Yazar, düşünür Montaigne’ i batı toplumuna özgür düşünceyi getiren adam olarak tanımlar Sabahattin Eyüboğlu.1533-1592 tarihleri arasında yaşamış ünlü Fransız filozof. 20 yılını denemelerini yazmaya adamış. Yapıtları o tarihten beri hemen tüm dillere çevrildi ve çok satılan düşün kitaplarının arasında yer aldı. Yazınımızın değerli ustalarından Sabahattin Eyüboğlu büyük emek harcayarak Montaigne kitaplarının çoğunu dilimize kazandırdı. Cem Yayınevince ilk baskısı 1940’da gerçekleştirilen “Montaigne Denemeleri” genişletilmiş baskıları ile sürdü.
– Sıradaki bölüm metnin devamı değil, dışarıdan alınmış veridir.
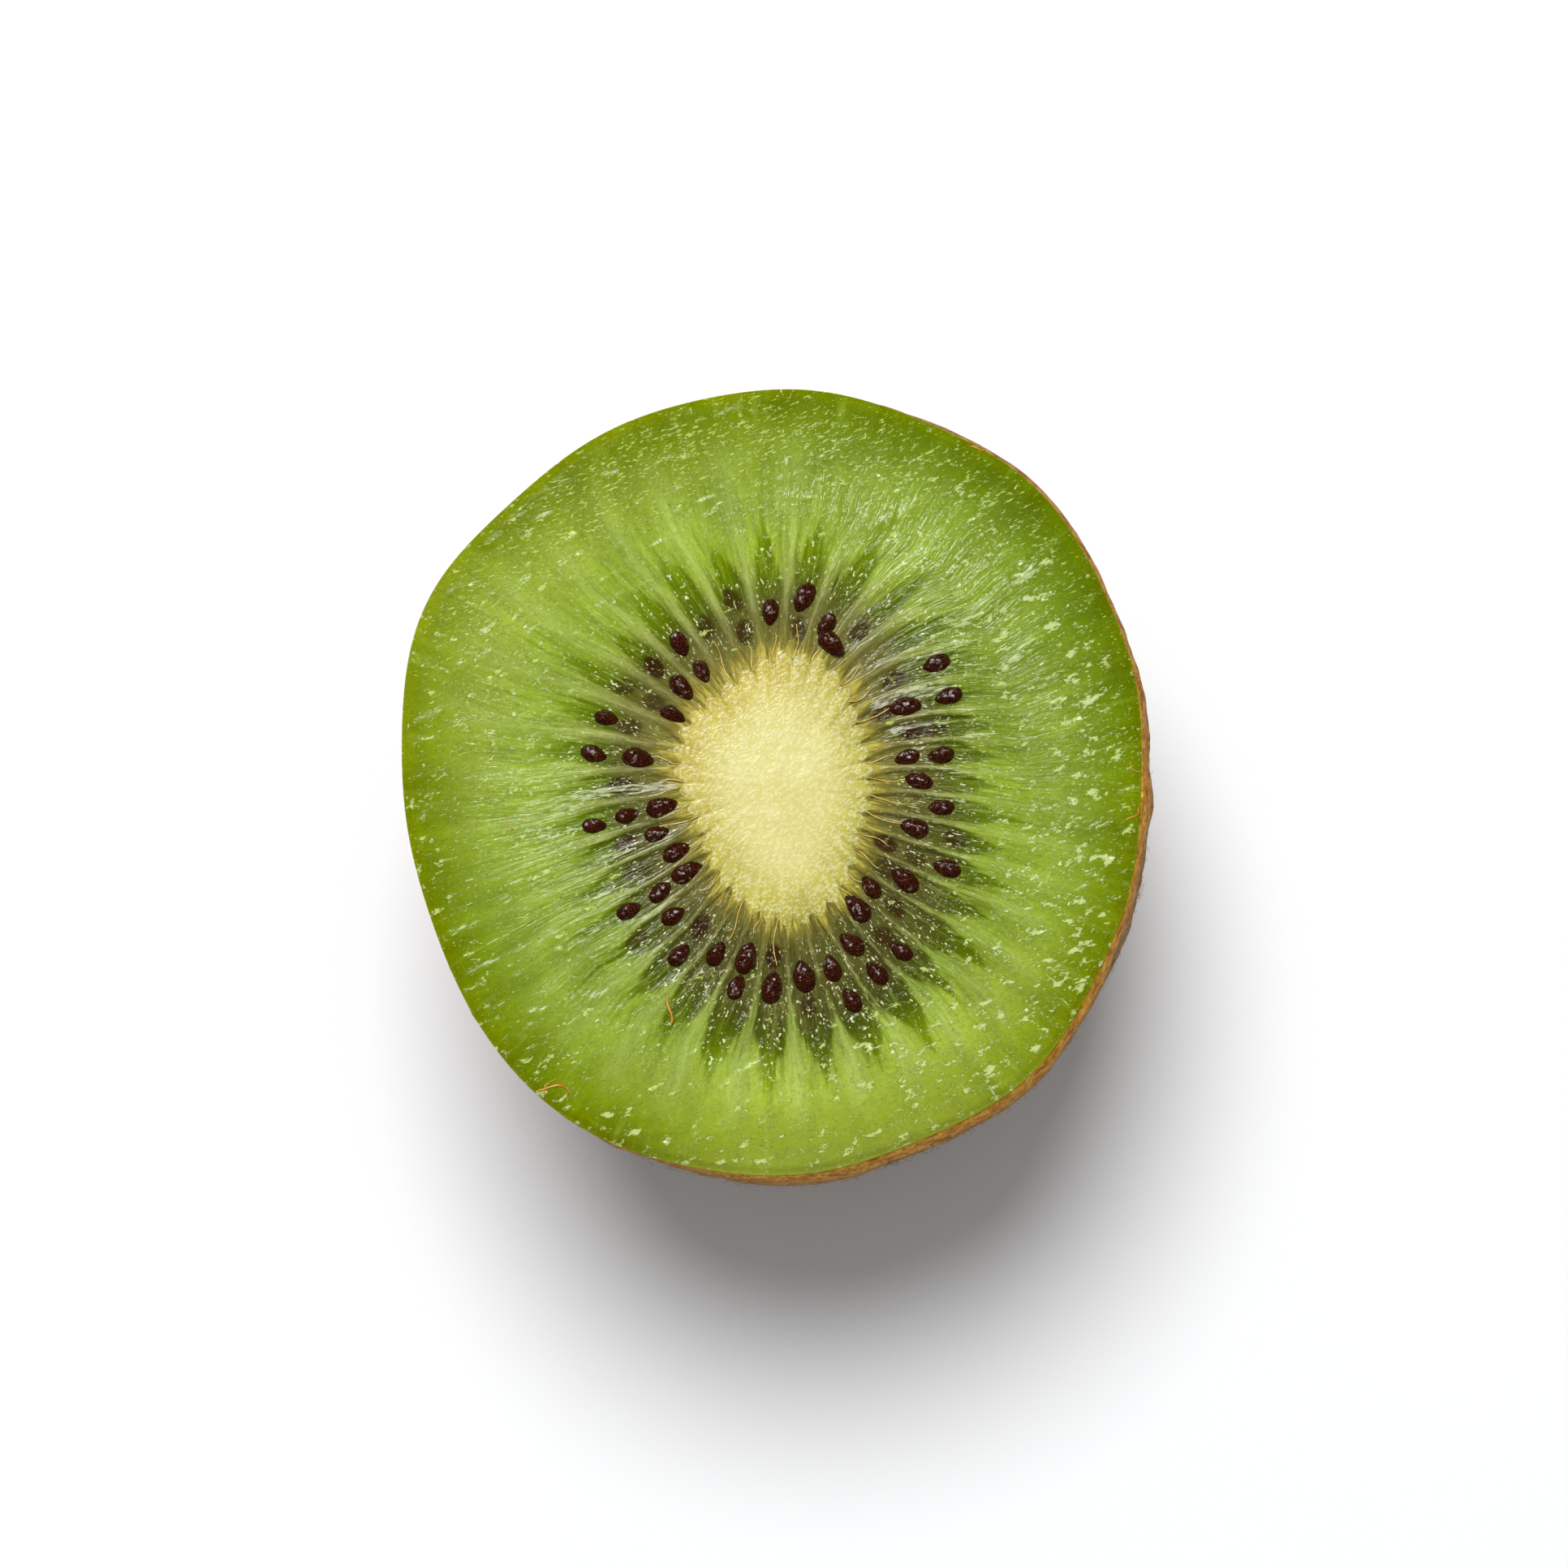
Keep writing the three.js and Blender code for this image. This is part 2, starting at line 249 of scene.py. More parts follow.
def turned(x, y, degrees):
    """Distances along and across a direction."""
    turn = math.radians(degrees)
    return x * math.cos(turn) + y * math.sin(turn), y * math.cos(turn) - x * math.sin(turn)


def unit(vectors):
    return vectors / np.linalg.norm(vectors, axis=-1, keepdims=True)


def circle_at(angle, radius, height):
    return np.stack(np.broadcast_arrays(radius * np.cos(angle), radius * np.sin(angle), height), -1)


# ---- the cut face


def face_radius(angle):
    return FACE_RADIUS + swells(FACE_SWELLS, angle) + swells(KNIFE_SWELLS, angle)


def core_radius(angle):
    return CORE_RADIUS + swells(CORE_SWELLS, angle)


def places(count):
    """A row of places, evenly spaced round the core."""
    return np.arange(count)[None, :] / count * LOCULES


def column_angle(place, share):
    """The angle of a point of the cut: locules are crowded on one side, and lean."""
    even = place / LOCULES * TURN
    angle = even + np.radians(FIRST_LOCULE + swells(CROWDING, even))
    lean = np.radians(LEAN + swells(LEAN_SWELLS, angle))
    return angle + lean * (LEAN_PIVOT - np.minimum(share, LEAN_END))


def face_point(place, share, inset=FIT):
    """A point of the cut, at its plane's height."""
    angle = column_angle(place, share)
    core = core_radius(angle) - CORE_SCALLOP * np.cos(TURN * place)
    return circle_at(angle, mix(core, face_radius(angle) - inset, share), CUT_HEIGHT)


def tip_reach(place):
    """How much further out the locules reach there than most."""
    return swells(TIP_SWELLS, place / LOCULES * TURN)


def locule_depth(place, share, widening=1):
    """How deep inside a locule a point of the cut is, from 0 on the ribs and beyond the tips to 1.
    A widening over 1 makes the locules broader than the solids'."""
    k = np.round(place)
    number = np.mod(k, LOCULES)
    ragged = 0.09 * noise(place * 5, share * 16, 3, 5 * LOCULES)
    off_centre = np.abs(place - k) * 2 + ragged * step(share, 0.03, 0.15)
    tip = TIP_SHARE + 0.16 * draw(number, 2) + tip_reach(place)
    bottom = 0.02 * draw(number, 7)
    width = (LOCULE_WIDTH + 0.14 * draw(number, 8)) * mix(0.55, 1, step(share, 0, 0.12))
    width = width * step(share, bottom - 0.01, bottom + 0.02) * widening
    width = width * (1 - step(share, 0.2, tip) ** 1.8)
    return step(width - off_centre, -0.14, 0.2)


def slow_height(angle, share):
    """Height of the cut over its plane, but for its locules: slow waves and a rim that drops."""
    waves = WAVE_HEIGHT * np.sin(3 * angle + 9 * share) * step(share, 0.3, 0.7)
    return waves - RIM_DROP * step(share, 0.95, 1) ** 2


def face_height(place, share):
    """Height of the cut over its plane, as the solids have it, with the locules' ragged outlines."""
    outwards = mix(1, 0.2, step(share, 0.25, 0.55))
    sink = LOCULE_SINK * locule_depth(place, share) * outwards
    return slow_height(column_angle(place, share), share) - sink


def face_relief(x, y, place, share):
    """The fine relief that the knife and the torn juice sacs leave."""
    along, across = turned(x, y, KNIFE_TURN)
    outer = step(share, 0.3, 0.65)
    knife = noise(along / 5, across / 3, 5)
    torn = step(fractal(along / 1.3, across / 0.7, 11, 2), 0.45, 0.9) * outer
    ridges = noise(place * 4, share * 4, 21, 4 * LOCULES) * (1 - step(share, 0.55, 0.85))
    fibres = noise(place * 9, share * 7, 23, 9 * LOCULES) * (1 - outer)
    coarse = KNIFE_WAVE_HEIGHT * knife + TEAR_HEIGHT * torn
    return coarse + RIDGE_HEIGHT * ridges + FIBRE_HEIGHT * fibres


def by_angle(values, angle):
    """A value at any angle, from values at every 30 degrees."""
    degrees = np.mod(np.degrees(angle), 360)
    return np.interp(degrees, np.arange(13) * 30, values + values[:1])


def membrane_field(place, share):
    """How white the cut is, where its ribs are torn."""
    field = np.zeros_like(place)
    ragged = noise(place * 5, share * 9, 31, 5 * LOCULES)
    every_place = np.linspace(0, LOCULES, 721)
    for angle, start, end, width, whiteness in MEMBRANES:
        middle = (start + end) / 2
        angles = column_angle(every_place, middle)
        nearest = np.argmin(np.abs(np.angle(np.exp(1j * (angles - math.radians(angle))))))
        off = np.mod(place - every_place[nearest] + LOCULES / 2, LOCULES) - LOCULES / 2
        off = off + 0.12 * ragged
        across = np.abs(off) * TURN / LOCULES * mix(CORE_RADIUS, FACE_RADIUS, share)
        along = step(share, start - 0.03, start + 0.03)
        along = along * (1 - step(share, end - 0.06, end + 0.03))
        streak = (1 - step(across, 0.2 * width, 0.6 * width)) * along * whiteness
        field = np.maximum(field, streak)
    return field


def off_rib(place, share):
    """How far off the nearest rib's middle a point is, from 0 on it to 1 in a locule's middle."""
    return np.abs(place - np.floor(place) - 0.5) * 2 + 0.05 * noise(place * 5, share * 9, 35, 5 * LOCULES)


def rib_field(place, share):
    """How near a point is to the pale line along a rib."""
    along = step(share, 0.01, 0.05) * (1 - step(share, 0.35, 0.62))
    return (1 - step(off_rib(place, share), 0.05, 0.24)) * along


def glow_field(place, share, angle):
    """How pale the flesh is in a broad band along a rib, where the knife left it smooth."""
    along = step(share, 0.12, 0.3) * (1 - step(share, 0.6, 0.9))
    smooth = 1 - 0.7 * by_angle(RIDGES, angle)
    return (1 - step(off_rib(place, share), 0.0, 0.55)) * along * smooth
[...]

Elimdeki cilt 30. baskısı kitabın ve Sabahattin Eyüboğlu’nun 1970 tarihli ön sözünü taşıyor. Burada Sabahattin Eyüboğlu için de bir parantez açmak gerekiyor. Yazınımıza kendi yapıtlarının yanı sıra ve çevirileri ile de önemli katkılarda bulunan Sabahattin Eyüboğlu’ da kitap düşmanı cuntaların hışmına uğrayan yüz akı insanlarımızdan.12 Mart Darbesi Sabahattin Eyüboğlu’nu, Azra Erhat’ı, Vedat Günyol’u komik iddianamelerle yargıladı ve cezaevine koydu. Çağdaş demokrasiyle yönetilen her hangi bir ülkede geçseydi yaşamları dünya kültürüne yaptıkları katkılar nedeniyle takdir görür, ödüllendirilirlerdi. Yazık ki yazık…
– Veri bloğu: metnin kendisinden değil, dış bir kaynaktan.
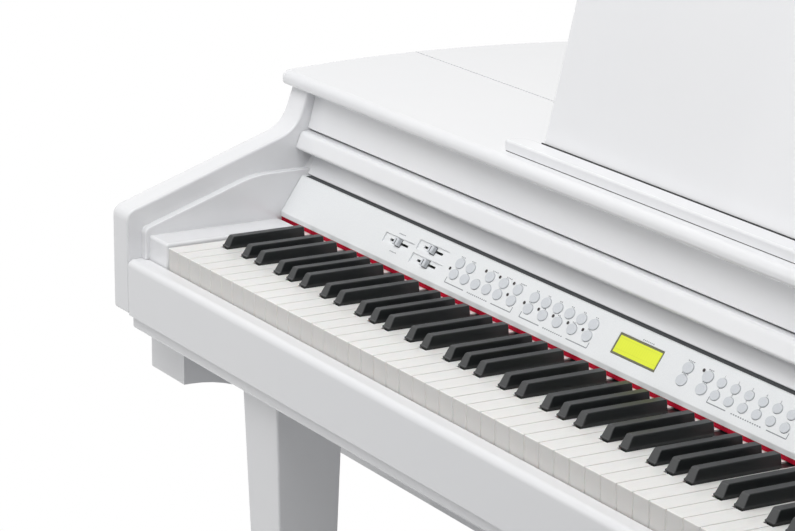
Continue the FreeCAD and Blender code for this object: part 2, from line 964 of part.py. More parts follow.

        Montaigne Denemeleri sık başvurduğum başucu kitaplarımdandır. Yazıya

oturmadan önce göz attım bir çoğuna. Düşündüm sonra yazacağım metne uygun bir                         alıntı seçsem bu büyük filozoftan, kimi savcılar adamın 16.yüzyılda yaşadığını görmezden gelip dava açar mı açarlar. Ne yapalım biz inandıklarımızı yazmayı sürdüreceğiz. Devletimiz de yıllardır alışageldiği üzre kendilerine uygun gelmeyen her aykırı düşünceyi yasaklamayı, cezalandırmayı sürdürecek. Elbette iktidarları ve onlara biat etmiş memurları da.
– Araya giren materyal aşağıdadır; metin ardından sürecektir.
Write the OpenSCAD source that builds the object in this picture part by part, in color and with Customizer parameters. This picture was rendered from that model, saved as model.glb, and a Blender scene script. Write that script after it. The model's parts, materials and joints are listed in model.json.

Geçici hükümetin Başbakan Yardımcısı Bülent Arınç’la basın sorunları üzerine pek çok kez bir araya gelmişizdir. zarif bir insan, iyi bir hukukçudur. Âmâ ah şu siyaset! Başka bir deyişle bizim ülkenin görüşleri, inançları sıkça değişiveren siyasetçileri. 2.Meşrutiyetten sonra sansürün ilk kez kaldırılışının 107. yıldönümünde üstadın yaptığı açıklamayı görünce çok şaşırdım. Arınç adına da üzüldüm, Evrensel ve Özgür Gündem gazetelerini terör yatakçılığı ile suçluyor. Yani hedefe koyuyor. Partilerinin sosyal medyada muhalif kimliklere nefret kusan, tehditler savuran gençlerine al size yeni bir hedef diyor. Bunu yanaşma medyada yapanlar vardı ama doğrusu bir Başbakan Yardımcısından hele de Arınç’tan pek de beklenmeyen bir davranış. On yıldır Evrensel ’de köşe yazıyorum. Bugüne dek orada çalışan basın emekçilerine, gazeteyi yönetenlere terörist denildiğine hiç tanık olmamıştım. Bu da oldu. Zaten muhalif görüşlü, haberinin yazısının arkasında duran, halkın haber alma gerçekleri öğrenme hakkı için dayak yiyen, yaralanan, ölümü göze alan gazetecilerin tümü sizin için düşman. Tümü birer makul şüpheli. Ama unutmayın biz inadına gazetecilik diyoruz. Gücümüz yetene dek de dürüst gazeteciliğin örneği olmayı sürdüreceğiz.

 

     Montaigne denemelerinde aykırı düşünceleri bir kalemde düşman belleyenlere çatar. Peşin ve kesin yargılara karşı düşüncelerini aktarır okura. Yazarın “Peşin ve Kesin Yargılara Karşı” denemesinden bir bölümü okurla paylaşmak isterim:

 

     “Ben ağır anlayışlı, biraz da elle tutulur, olağan şeylerden yanayımdır; onun için eskilerin şu dedikleri de bana dokunmaz; insanlar anlamadıklarına daha çok inanırlar.

 

İnsan Kafası öyledir ki kendisine karanlık gelene daha kolay inanır. (Tacitus)

 

Biliyorum kızıyorlar bana; şüphe etmemi yasaklıyor, şüphe edersem ağır küfürler savuruyorlar. İnandırmanın yeni bir yolu da bu. Ama, Tanrıya şükür, benim inancım yumrukla değiştirilecek cinsten değildir. Görüşlerini yanlış olmakla suçlayanlara çatsınlar. Ben görüşlerini sadece anlaşılması zor ve cüretli olmakla suçluyorum. Karşı görüşü ise, onlar kadar azgınlığa varmadan ben de tutmuyorum. 

 

Olabilir desinler, ama olur demesinler. (Cicero)

 

Düşüncelerini kafa tutarak, buyruklar vererek ortaya koyanlar akıldan yana güçsüz olduklarını belli ediyorlar.